What exactly compiler does?

Of course it is easy to say we look at, we can deduce, but the compiler requires somehow stricter algorithm. The basic idea here is that the compiler proceeds with type inference in the top-down, left-right order, until it sees something it cannot handle. Examples of such things include:

a member reference on an expression with yet unknown type
overloaded call, that still has more than one maximally specific solution
call to operator on operands with unknown types (because resolution rules for operators depend on types of operands)
a indexer reference on expression with unknown type
a situation when a macro decides that it doesn't yet have enough information (this is macro-specific, for example the foreach macro needs to known the type of the collection it is iterating over)

When such a situation is found, a special place-holder is put into the resulting tree and appropriate action is put into FIFO queue of delayed typings. This placeholder has a yet-unknown type, which can lead to more delayed typings, when it is used.

Once the entire typing process for a method is over, we look into our FIFO queue. We try to ask each action in it, to resolve itself. When it succeeds, it is removed from the queue, otherwise it is added again. When we process each of the elements initially in the queue, we check if the queue is empty.
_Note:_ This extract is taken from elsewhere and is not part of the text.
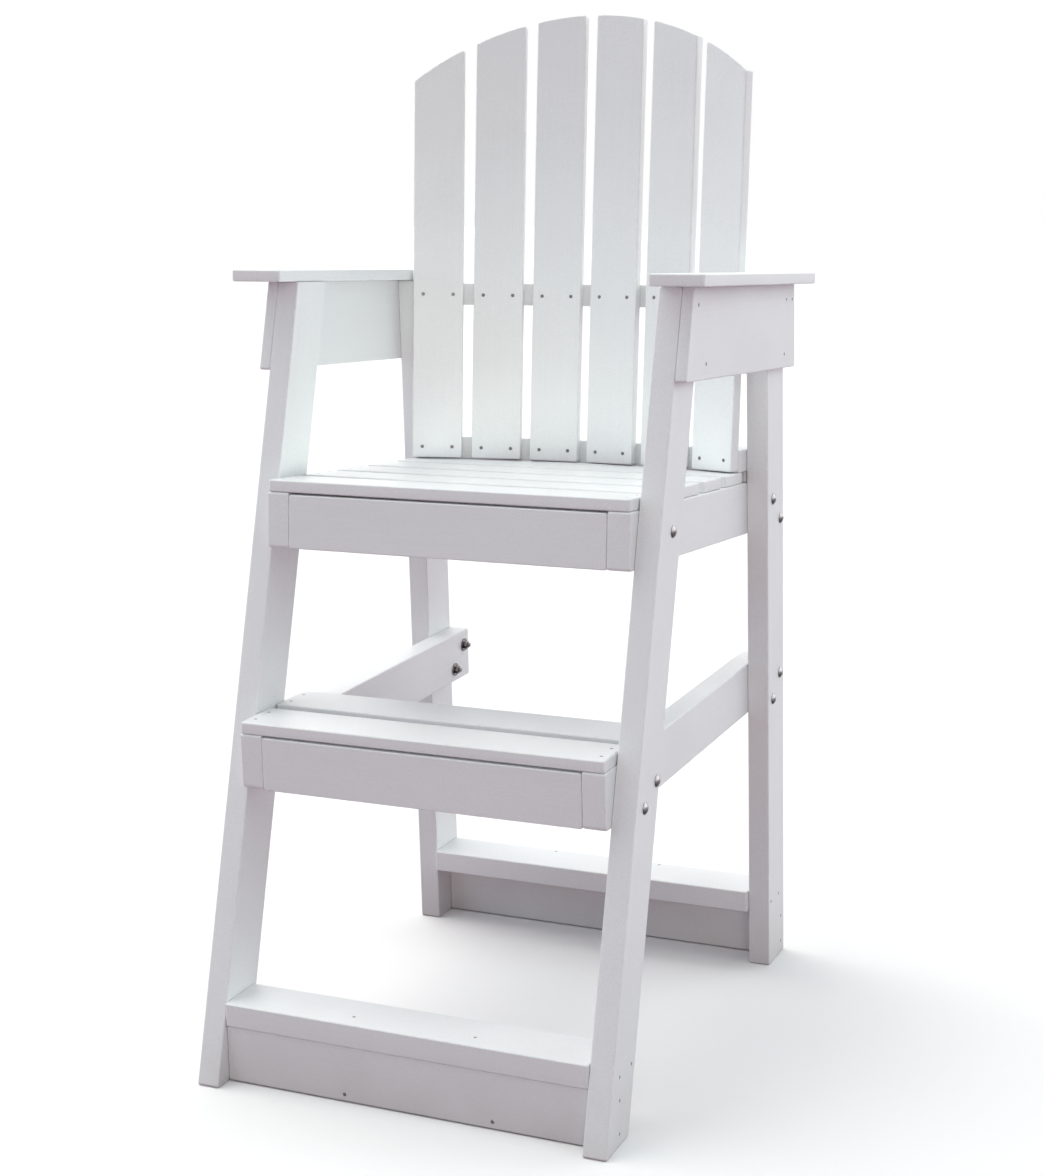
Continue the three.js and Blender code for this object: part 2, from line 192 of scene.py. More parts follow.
@dataclass(frozen=True)
class MouldedPlastic:
    """White polyethylene lumber with the skin that the mould gave it."""

    # High-density polyethylene, extruded as a board and cooled in a form. The eye gets a satin white
    # with faint streaks of flow along the board, a fine pebbled skin that breaks up the gloss, scuffed
    # edges, and a little dirt that rain has splashed up from the ground.
    name: str = "hdpe_lumber_moulded_satin"
    colour: str = "#eef1f2"
    streak_colour: str = "#ebedee"
    speckle_colour: str = "#dfe1e2"
    edge_colour: str = "#f4f4f2"
    grime_colour: str = "#b9b2ab"
    roughness: float = 0.45
    roughness_swing: float = 0.16
    ior: float = 1.54
    streak_length: float = 260 * MM
    streak_width: float = 4 * MM
    streak_detail: float = 4.0
    streak_roughness: float = 0.6
    streak_range: tuple[float, float] = (0.12, 0.42)
    mottle_size: float = 130 * MM
    mottle_detail: float = 3.0
    # The real pebble is about 0.5 mm across. It is drawn at 2.4 mm so that it still shows in the render.
    pebble_size: float = 2.4 * MM
    pebble_detail: float = 2.0
    pebble_height: float = 0.05 * MM
    speckle_range: tuple[float, float] = (0.35, 0.65)
    speckle_share: float = 0.4
    ripple_width: float = 30 * MM
    ripple_detail: float = 1.0
    ripple_height: float = 0.06 * MM
    scuff_size: float = 14 * MM
    scuff_detail: float = 4.0
    scuff_range: tuple[float, float] = (0.4, 0.6)
    scuff_share: float = 0.6
    splash_height: float = 110 * MM
    splash_share: float = 0.5

    def build(self) -> Material:
        """Build the material on each plank's own grain, along, across and through it.

        Returns:
            The material.
        """
        material, tree = new_surface(self.name)
        grain = add_node(tree, "ShaderNodeAttribute", {"attribute_name": "grain"}).outputs["Vector"]
        flow, waves = (
            add_node(tree, "ShaderNodeMapping", inputs={
                "Vector": grain, "Scale": (1 / self.streak_length, 1 / width, 1 / width),
            }).outputs["Vector"]
            for width in (self.streak_width, self.ripple_width)
        )
        streaks = add_node(tree, "ShaderNodeTexNoise", inputs={
            "Vector": flow, "Scale": 1.0,
            "Detail": self.streak_detail, "Roughness": self.streak_roughness,
        })
        ripple = add_node(tree, "ShaderNodeTexNoise", inputs={
            "Vector": waves, "Scale": 1.0, "Detail": self.ripple_detail,
        })
        mottle, pebble, scuffs = (
            add_node(tree, "ShaderNodeTexNoise", inputs={
                "Vector": grain, "Scale": 1 / size, "Detail": detail,
            }).outputs["Fac"]
            for size, detail in (
                (self.mottle_size, self.mottle_detail),
                (self.pebble_size, self.pebble_detail),
                (self.scuff_size, self.scuff_detail),
            )
        )
        tone = add_node(tree, "ShaderNodeMath", {"operation": "MULTIPLY"}, {
            0: streaks.outputs["Fac"], 1: mottle,
        })
        streaked, speckled, scuffed = (
            add_node(tree, "ShaderNodeMapRange", inputs={
                "Value": value, "From Min": reach[0], "From Max": reach[1], "To Max": share,
            }).outputs["Result"]
            for value, reach, share in (
                (tone.outputs["Value"], self.streak_range, 1.0),
                (pebble, self.speckle_range, self.speckle_share),
                (scuffs, self.scuff_range, self.scuff_share),
            )
        )
        edge = add_node(tree, "ShaderNodeAttribute", {"attribute_name": "edge"})
        place = add_node(tree, "ShaderNodeTexCoord")
        height = add_node(tree, "ShaderNodeSeparateXYZ", inputs={"Vector": place.outputs["Object"]})
        near_floor = add_node(tree, "ShaderNodeMapRange", inputs={
            "Value": height.outputs["Z"], "From Max": self.splash_height,
            "To Min": self.splash_share, "To Max": 0.0,
        })
        worn, splashed = (
            add_node(tree, "ShaderNodeMath", {"operation": "MULTIPLY"}, {0: place_share, 1: pattern})
            for place_share, pattern in (
                (edge.outputs["Fac"], scuffed),
                (near_floor.outputs["Result"], mottle),
            )
        )
        colour = linear(self.colour)
        for share, over in (
            (streaked, self.streak_colour),
            (speckled, self.speckle_colour),
            (worn.outputs["Value"], self.edge_colour),
            (splashed.outputs["Value"], self.grime_colour),
        ):
            colour = add_node(tree, "ShaderNodeMix", {"data_type": "RGBA"}, {
                "Factor": share, MIX_A: colour, MIX_B: linear(over),
            }).outputs[MIX_OUT]
        rough = add_node(tree, "ShaderNodeMapRange", inputs={
            "Value": mottle,
            "To Min": self.roughness - self.roughness_swing,
            "To Max": self.roughness + self.roughness_swing,
        })
        swell = add_node(tree, "ShaderNodeBump", inputs={
            "Strength": 1.0, "Distance": self.ripple_height, "Height": ripple.outputs["Fac"],
        })
        bump = add_node(tree, "ShaderNodeBump", inputs={
            "Strength": 1.0, "Distance": self.pebble_height, "Height": pebble,
            "Normal": swell.outputs["Normal"],
        })
        shader = add_node(tree, "ShaderNodeBsdfPrincipled", inputs={
            "Base Color": colour, "Roughness": rough.outputs["Result"], "IOR": self.ior,
            "Normal": bump.outputs["Normal"],
        })
        add_node(tree, "ShaderNodeOutputMaterial", inputs={"Surface": shader.outputs["BSDF"]})
        return material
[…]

If it is, we have succeeded.

Otherwise, we check if we did resolve something, and if so, we start the queue iteration process again (because resolution of an expression can make resolution of some other expression possible).

If we didn't resolve anything, we ask the first element in the queue to explain to the user why did it fail. This also happens to be the first failed expression in the source program order, so the error reported is the top-most one.